If you have not claimed capital allowances on the car, then you can use the Simplified Mileage Method to work out what you should claim for your business journeys.

This method is easier for those who make just a few business journeys in their vehicle, but are mainly using it privately outside the business.

How to work it out

To claim, simply add up all your business mileage for the tax year, then apply the HMRC mile rate per mile as shown in the table below. After the first 10,000 business miles travelled, the HMRC rate drops from 45p a mile to 25p a mile.

The HMRC rate of 45p a mile does not just cover the cost of fuel per mile. It takes into account the general wear and tear on the car and aims to cover the cost of fuel, running costs and repairs.

Vehicle

Rate Per Mile (on first 10,000 miles in tax year)

Rate Per Mile (On each mile over 10,000 miles)

Cars & Vans

45p

25p

Motorbikes

24p

24p

Bicyle

20p

20p

 

For example, say you have driven 5,000 miles for business-related purposes, then you would calculate:

 5000 x 0.45 = £2,250

You would then put £2,250 into your accounts as one of your daily running costs. This will reduce your profit and reduce the amount you pay tax on.

Please note that you cannot claim for travelling to your normal place of work.

Actual cost method

This method is better for those who use their vehicle predominantly for work and rarely use it for personal use (such as a work van).

How to work it out...

First, you need to work out the business proportion of the vehicle’s use. To do so, add up all your mileage, both personal and business mileage. Then determine what proportion of your journeys are for business use.

For example, if you find that 70% of your car journeys are for business use, then 70% is the business proportion of the car’s use.

Once you have calculated the business proportion of your vehicle, apply the percentage to claim on only the running costs of your car.

Running costs are fuel, repairs, MOT, insurance, servicing and so on. Running costs are not mileage.

For example, if your fuel bills total £1000, then the business proportion of your fuel would be 1000 x 0.7 = £700. You will then include this amount in your business’s accounts as a day-to-day running costs of the car.

If you use the actual cost method, you may also claim capital allowances on the business proportion of the cost of the car.

Which method should you choose?

The simplified mileage method is ideal for cars that are unlikely to break down or do not need regular maintenance. This is because you can take advantage of the generous 45p per mile rate.

If you have an old car or van that requires regular maintenance and you are doing constant business travel with it, then the Actual Cost Method may be a more cost-efficient option for you with regards to servicing costs.

 

Limited Companies

In a limited company, the director is treated as an employee of the company. This affects who owns the vehicle and impacts the director’s personal tax through “benefits in kind”.

If you are not VAT registered, you can use the two following methods:

Standard Mileage Method

Just as it works with Sole Traders, the Simplified Mileage Method means that the vehicle remains privately owned and employees can claim mileage for business travel.
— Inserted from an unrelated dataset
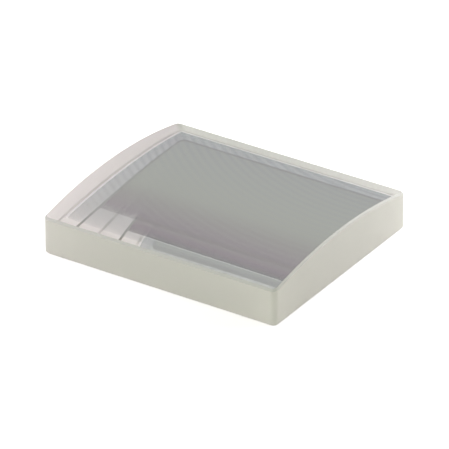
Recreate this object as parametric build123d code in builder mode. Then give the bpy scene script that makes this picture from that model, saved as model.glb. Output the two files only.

You should choose this method if you are making a combination of business and personal journeys in your car. You must keep detailed mileage records throughout the year.

Actual Cost Method

If you use this method and claim capital allowances on the vehicle, then the vehicle essentially belongs to the company – a company vehicle. You, as an employee, have use of the company vehicle for business journeys.

Unlike a sole trader who can make a deduction for any non-business mileage, any personal use of the company vehicle will be classified as a ‘benefit in kind’ and will be subject to tax through your personal tax return. Personal mileage will also need to go on your P11D at the end of the year.

Which method should you choose?

The Actual Cost Method should only be used for business vehicles that have absolutely no personal use. Otherwise, it is best you use the Simplified Mileage Method.